At the age of 12, she was nominated for a Tony for her performance in Broadway’s High Society in 1998, which made her the third-youngest nominee ever.

“When they revived Annie on Broadway, every little girl in America went to sing their hearts out, and I was 10 when that happened. So I went to New York to get an agent so I could audition for that, and even though that didn’t work out, they continued to send me out for other shows and I got High Society.”

Yet 12 years after the Tony nomination, she confesses she still doesn’t feel established — or confident there will be another acting job.

“I never feel that way. I always feel — ‘What’s next?’ ”

Small part of ‘Twilight’ craze enough

Just a nibble of the Twilight craze is enough for Anna Kendrick.

“I get to be part of the franchise and sort of go on the ride when I feel like it. But I still have my real life and I can walk away and people don’t speculate about my private life.”

In the movies based on the wildly popular bestsellers, she plays the small but recurring part of Jessica, one of Bella’s mortal friends.

“It’s an insane, insane franchise to be part of,” Kendrick understates. “Most people have never, ever seen anything like the Rob Pattinson phenomenon.”

So much so that even she doesn’t understand the hysteria that he inspires in millions of screaming, delirious fans.
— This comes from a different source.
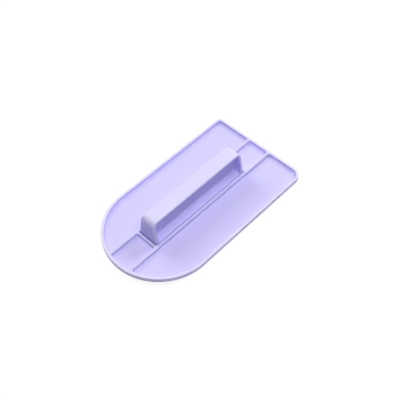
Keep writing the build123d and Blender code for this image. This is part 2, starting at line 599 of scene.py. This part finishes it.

“He’s attractive and funny and charming, but do I get why people do that? No. (His undead character) Edward is like nothing you’ve ever read and I understand why girls go crazy, but I don’t know why there isn’t a disconnect when they see a real human being.”

The fans, she adds, “tend to leave me alone. If they say anything, it’s something nice. I’ve had it easy with that.”

Which isn’t to suggest it doesn’t feel overwhelming even for her at times.

She recalls signing up for a Twitter account.

“Because of Twilight, I had 10,000 followers in 24 hours, which was terrifying. Everything I say on Twitter, I try to keep it benign and work-related because, you know, I have to think, ‘Is this something I want to say to 50,000 people?’ ”

Nor is the madness going to fade anytime soon. She has already completed work on the third Twilight installment, Eclipse, which is due out in June.